Morales: Our benchmarking survey, for example, asks a lot of in depth questions about flexibility in law firms. We ask questions about holistic flexible work usage including reduced hours schedules, telecommuting flexible start-end times, annualized hours and job sharing by attorney position, gender, race and sexual orientation. We don’t shame anyone by publishing the results, we simply want firms to examine their policies and usage and help them to improve their policies. Some of what goes into our strategy and program development is based upon those responses, and seeing what kind of systems firms need to have in place.

We also provide our members with individualized research opportunities. Members have the option of requesting an individualized benchmarking report that provides specific customized recommendations relating to strengths and weaknesses identified in the report. In addition, we can provide our members with focus groups, individual interviews and surveys that help to identify challenges and hidden biases that need to be addressed in their firm.

We also talk a lot to our member firms about what sort of structures they need to have in place for an initiative to be successful. Even if you are looking at something like a women’s initiative, for example, what is the structure of that initiative? What is the structure that it needs to have in order to be successful and how are you measuring and tracking its success? We can also look at leadership development. What are some of the individual leadership development strategies that women can employ to become more successful?

TWLL: How do you recognize a firm that truly wants to create a commitment to inclusiveness and diversity?

Morales: Are they willing to do the work? Are they willing to have conversations in order to solve for the right problem? Sometimes a firm will say, we just need a policy, something drafted, and then just put it out. Great… but you’re not likely to see the benefits of that. We encourage our members to engage all stakeholders within the firm including professional development, recruitment, client relations, leadership, attorneys and staff across all offices. Firms can only reach a level of complete inclusivity and diversity when they have identified the challenges, they have buy-in and they have a structure in place to ensure that goals are being met.


Once leadership is involved, the initiative should be rolled out like a business initiative, (You can’t just send out an email to the firm saying we have this new policy). I can gauge how much groundwork a firm is willing to do just by asking questions, to make sure they have the right buy-in for the policy. It comes down to if the firm leadership really understands the business case for the policy.

We formally recognize law firm partners who are working reduced hours schedules and maintaining a highly successful career through our Flex Success Award given at our annual conference in March. Additionally, each year we present the Flex Leader Award which recognizes a law firm Chair or General Counsel who demonstrates true leadership from the top and embraces the importance of diversity and flexibility. Beginning in 2017 we are planning to recognize innovative flexibility initiatives that are helping to take the industry to a new level.

TWLL: Where would you like to see this program be in say, five years or so?

Morales: I’d like to see flexibility become the default. Right now, we have to disrupt the default, which is that flex programs don’t work. Some law firms say, ‘Well, it’s just a 24/7 environment around here and flexibility doesn’t work’.

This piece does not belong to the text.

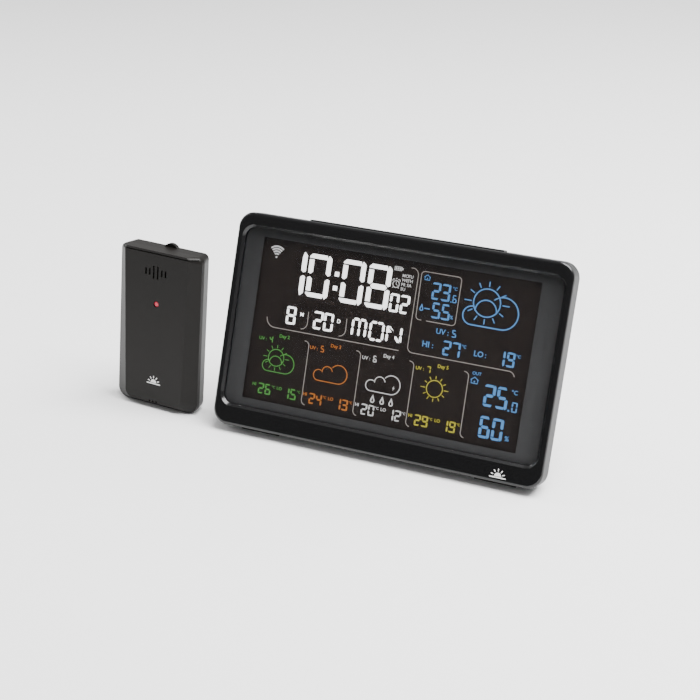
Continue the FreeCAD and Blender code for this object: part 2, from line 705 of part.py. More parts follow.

We are seeing a shift, however, and it’s great to see that flexibility is not being discussed just as a women’s issue. It’s being discussed as a talent issue, and a way in which you can leverage top-talent. And I think we’re getting there, although some firms need to be brought along a little bit more than others.

At the Alliance we are committed to helping our members integrate flexible work into their culture thereby improving recruitment, retention, moral and allowing more women in leadership positions. While most of our members are from the legal industry, we are finding that the financial, professional consulting and tech industries all face the same challenges and we have expanded our diversity and flexibility services to meet the needs of these industries.